# Your instructions
Reproduce only the top of the records, down to and including the line containing "made.rotation_euler = (Vector(target)".
[begin Data]
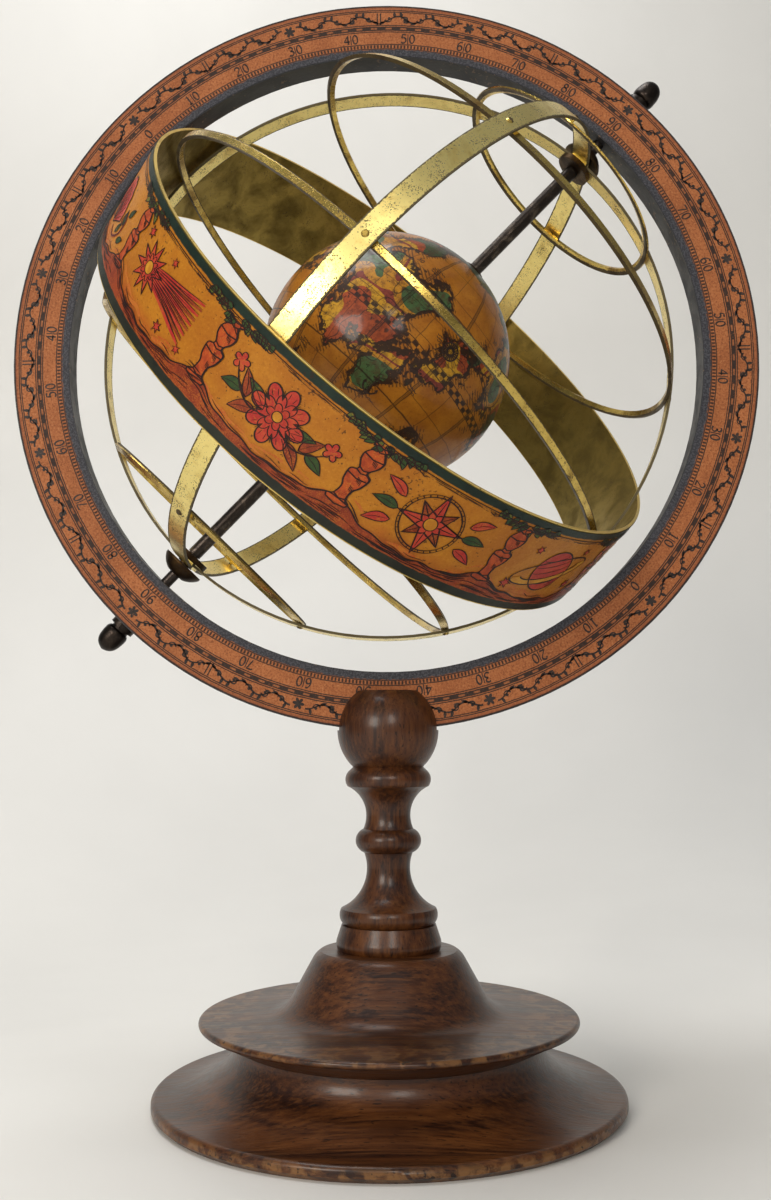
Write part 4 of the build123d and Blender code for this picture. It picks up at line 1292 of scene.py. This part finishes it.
def addLamp(name, spot, target, size, power, tint="#FFFFFF"):
    lamp = bpy.data.lights.new(name, "AREA")
    lamp.shape = "RECTANGLE"
    lamp.size, lamp.size_y = size
    lamp.energy = power
    lamp.color = paint(tint)[:3]
    made = bpy.data.objects.new(name, lamp)
    bpy.context.scene.collection.objects.link(made)
    made.location = spot
    made.rotation_euler = (Vector(target) - Vector(spot)).to_track_quat("-Z", "Y").to_euler()


def makeLight():
    world = bpy.data.worlds.new("room")
    world.use_nodes = True
    wires = Wires(world.node_tree)
    sky = world.node_tree.nodes["Background"]
    height = wires.node("ShaderNodeSeparateXYZ")
    wires.feed(height.inputs[0], wires.node("ShaderNodeTexCoord").outputs["Generated"])
    above = wires.rise(height.outputs[2], -0.2, 0.6)
    wires.feed(sky.inputs["Color"], wires.mix(above, paint("#54524E"), paint("#C9CCD0")))
    sky.inputs["Strength"].default_value = 0.42
    bpy.context.scene.world = world
    addLamp("leftWindow", (-0.62, -0.96, 0.47), (0, 0, 0.2), (0.4, 0.42), 7.0, "#FFF6EA")
    addLamp("rightWindow", (0.15, -1.04, 0.56), (0, 0, 0.2), (0.26, 0.34), 3.0, "#FFF9F0")
    addLamp("topLamp", (-0.25, 0.0, 1.35), (0, 0, 0.1), (0.7, 0.6), 10.0)


camera = {"lens": 36.27, "sensor": 36.0, "spot": (-0.0002, -0.3826, 0.1094), "pitch": 96.52, "roll": -0.23,
          "yaw": 0.06}


def makeCamera():
    eye = bpy.data.cameras.new("camera")
    eye.lens = camera["lens"]
    eye.sensor_width = camera["sensor"]
    eye.clip_start = 0.01
    made = bpy.data.objects.new("camera", eye)
    bpy.context.scene.collection.objects.link(made)
    made.location = camera["spot"]
    aim = Matrix.Identity(3)
    for key, about in (("yaw", "Z"), ("pitch", "X"), ("roll", "Z")):
        aim = aim @ Matrix.Rotation(math.radians(camera[key]), 3, about)
    made.rotation_euler = aim.to_euler()
    bpy.context.scene.camera = made


print("room")
makeRoom()
makeLight()
makeCamera()
bpy.context.scene.view_settings.view_transform = "Standard"
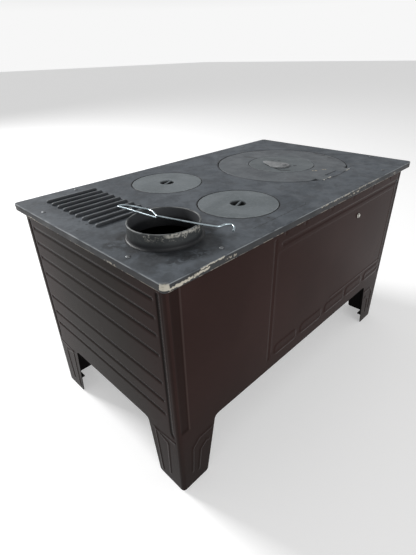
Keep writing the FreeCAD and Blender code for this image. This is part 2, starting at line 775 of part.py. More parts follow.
[end Data]
# Solution for this problem
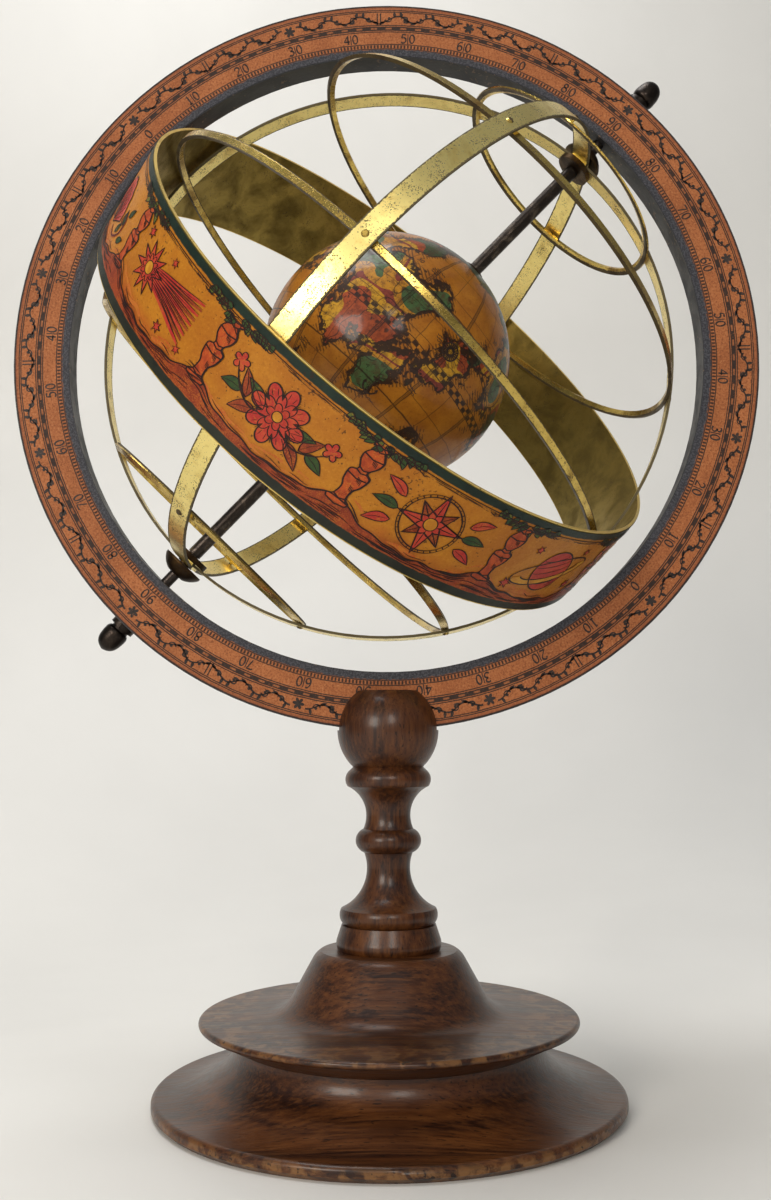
Write part 4 of the build123d and Blender code for this picture. It picks up at line 1292 of scene.py. This part finishes it.
def addLamp(name, spot, target, size, power, tint="#FFFFFF"):
    lamp = bpy.data.lights.new(name, "AREA")
    lamp.shape = "RECTANGLE"
    lamp.size, lamp.size_y = size
    lamp.energy = power
    lamp.color = paint(tint)[:3]
    made = bpy.data.objects.new(name, lamp)
    bpy.context.scene.collection.objects.link(made)
    made.location = spot
    made.rotation_euler = (Vector(target) - Vector(spot)).to_track_quat("-Z", "Y").to_euler()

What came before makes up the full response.